__Written instruction__.
Your output is the line containing "What three.js and" plus all lines after it to the end of the records, reproduced exactly, with nothing else.

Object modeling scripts
* * * * * * *

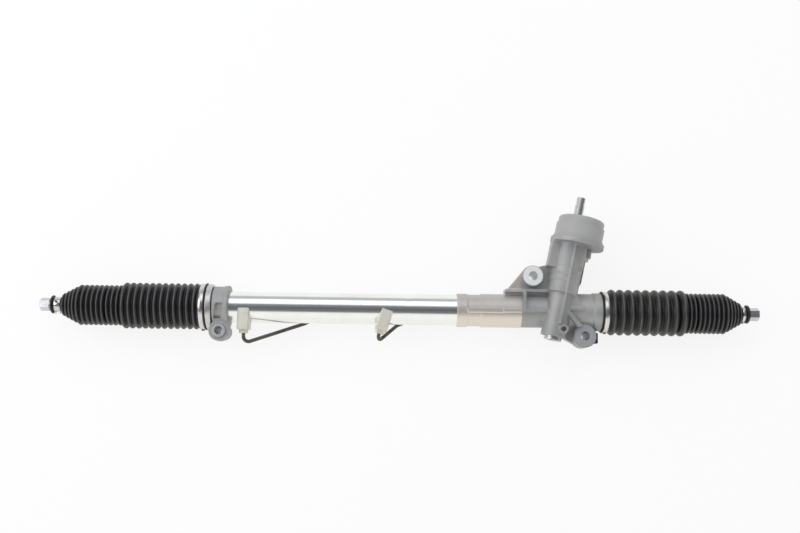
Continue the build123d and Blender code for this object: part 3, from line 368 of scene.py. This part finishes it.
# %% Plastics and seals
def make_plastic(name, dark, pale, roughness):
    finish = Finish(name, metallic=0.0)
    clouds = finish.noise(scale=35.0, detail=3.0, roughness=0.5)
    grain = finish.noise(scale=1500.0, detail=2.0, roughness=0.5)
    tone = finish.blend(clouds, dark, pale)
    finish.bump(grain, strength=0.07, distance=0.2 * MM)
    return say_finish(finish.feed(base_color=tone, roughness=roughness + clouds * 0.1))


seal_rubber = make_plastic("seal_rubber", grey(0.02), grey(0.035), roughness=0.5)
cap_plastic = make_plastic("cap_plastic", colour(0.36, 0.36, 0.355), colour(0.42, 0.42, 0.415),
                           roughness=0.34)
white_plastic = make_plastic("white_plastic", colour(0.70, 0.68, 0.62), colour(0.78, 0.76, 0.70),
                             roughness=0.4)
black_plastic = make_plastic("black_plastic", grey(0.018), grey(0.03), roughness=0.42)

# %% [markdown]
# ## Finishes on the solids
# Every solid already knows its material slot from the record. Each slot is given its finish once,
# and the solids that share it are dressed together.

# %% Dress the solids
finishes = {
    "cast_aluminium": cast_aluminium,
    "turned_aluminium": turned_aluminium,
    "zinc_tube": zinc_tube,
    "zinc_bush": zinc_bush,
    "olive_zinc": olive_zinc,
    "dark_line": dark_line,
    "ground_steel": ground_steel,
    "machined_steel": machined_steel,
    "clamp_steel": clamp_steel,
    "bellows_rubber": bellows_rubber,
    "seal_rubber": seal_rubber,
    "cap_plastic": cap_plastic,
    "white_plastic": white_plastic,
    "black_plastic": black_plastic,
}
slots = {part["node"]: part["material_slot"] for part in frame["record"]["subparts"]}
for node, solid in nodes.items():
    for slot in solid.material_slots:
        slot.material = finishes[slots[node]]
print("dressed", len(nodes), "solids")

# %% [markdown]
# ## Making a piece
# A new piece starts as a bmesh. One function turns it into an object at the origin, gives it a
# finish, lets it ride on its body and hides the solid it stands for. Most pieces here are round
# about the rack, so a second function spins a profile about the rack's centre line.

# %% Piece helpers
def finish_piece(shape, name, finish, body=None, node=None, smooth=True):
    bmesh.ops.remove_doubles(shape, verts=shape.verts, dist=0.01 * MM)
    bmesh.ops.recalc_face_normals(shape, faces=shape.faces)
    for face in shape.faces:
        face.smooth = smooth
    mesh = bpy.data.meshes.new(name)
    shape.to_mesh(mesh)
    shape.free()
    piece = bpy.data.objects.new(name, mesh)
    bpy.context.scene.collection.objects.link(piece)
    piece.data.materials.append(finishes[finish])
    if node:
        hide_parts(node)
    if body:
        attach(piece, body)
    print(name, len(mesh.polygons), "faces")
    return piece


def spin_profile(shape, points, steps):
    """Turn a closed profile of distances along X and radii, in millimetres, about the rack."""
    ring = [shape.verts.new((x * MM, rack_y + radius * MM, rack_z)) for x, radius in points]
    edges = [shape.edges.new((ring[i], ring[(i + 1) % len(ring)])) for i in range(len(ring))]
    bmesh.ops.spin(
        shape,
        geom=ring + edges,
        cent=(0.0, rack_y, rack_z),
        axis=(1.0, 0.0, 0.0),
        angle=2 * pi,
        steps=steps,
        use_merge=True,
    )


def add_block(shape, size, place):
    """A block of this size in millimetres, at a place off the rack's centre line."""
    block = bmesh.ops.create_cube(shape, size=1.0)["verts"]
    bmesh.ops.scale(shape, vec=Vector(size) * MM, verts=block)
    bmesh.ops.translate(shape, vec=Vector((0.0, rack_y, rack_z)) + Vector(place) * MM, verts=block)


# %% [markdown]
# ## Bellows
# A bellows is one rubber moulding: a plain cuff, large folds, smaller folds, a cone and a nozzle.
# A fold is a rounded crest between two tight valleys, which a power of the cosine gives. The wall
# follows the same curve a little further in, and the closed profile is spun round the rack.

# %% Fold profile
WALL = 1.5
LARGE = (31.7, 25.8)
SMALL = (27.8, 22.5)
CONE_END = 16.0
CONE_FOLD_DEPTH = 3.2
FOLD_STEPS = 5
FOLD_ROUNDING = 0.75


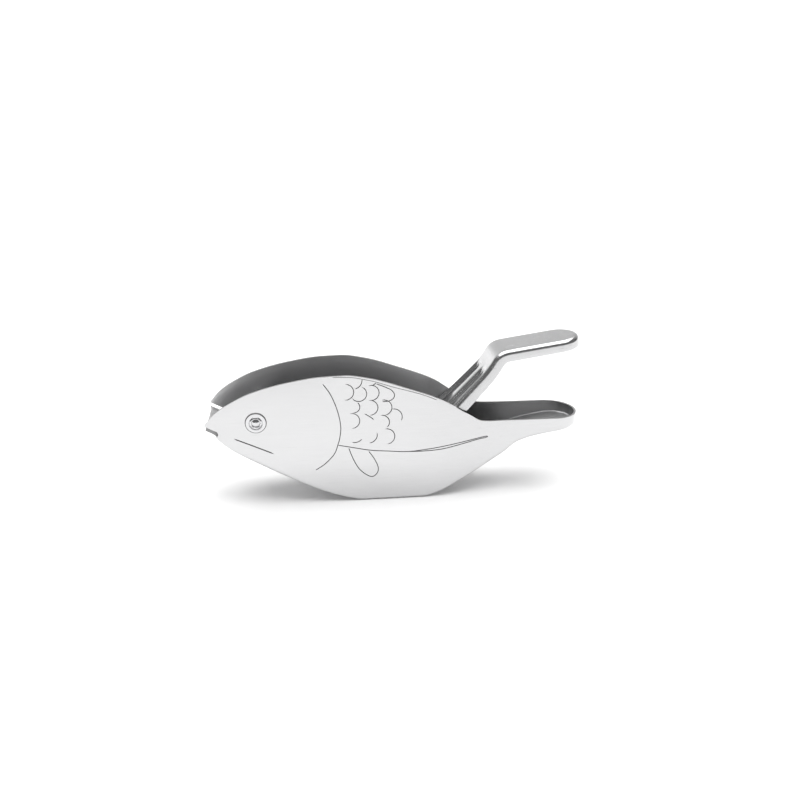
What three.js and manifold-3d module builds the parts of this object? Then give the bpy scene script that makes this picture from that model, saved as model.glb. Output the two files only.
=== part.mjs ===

* * * * * * *

__Problem solution__.
What three.js and manifold-3d module builds the parts of this object? Then give the bpy scene script that makes this picture from that model, saved as model.glb. Output the two files only.
=== part.mjs ===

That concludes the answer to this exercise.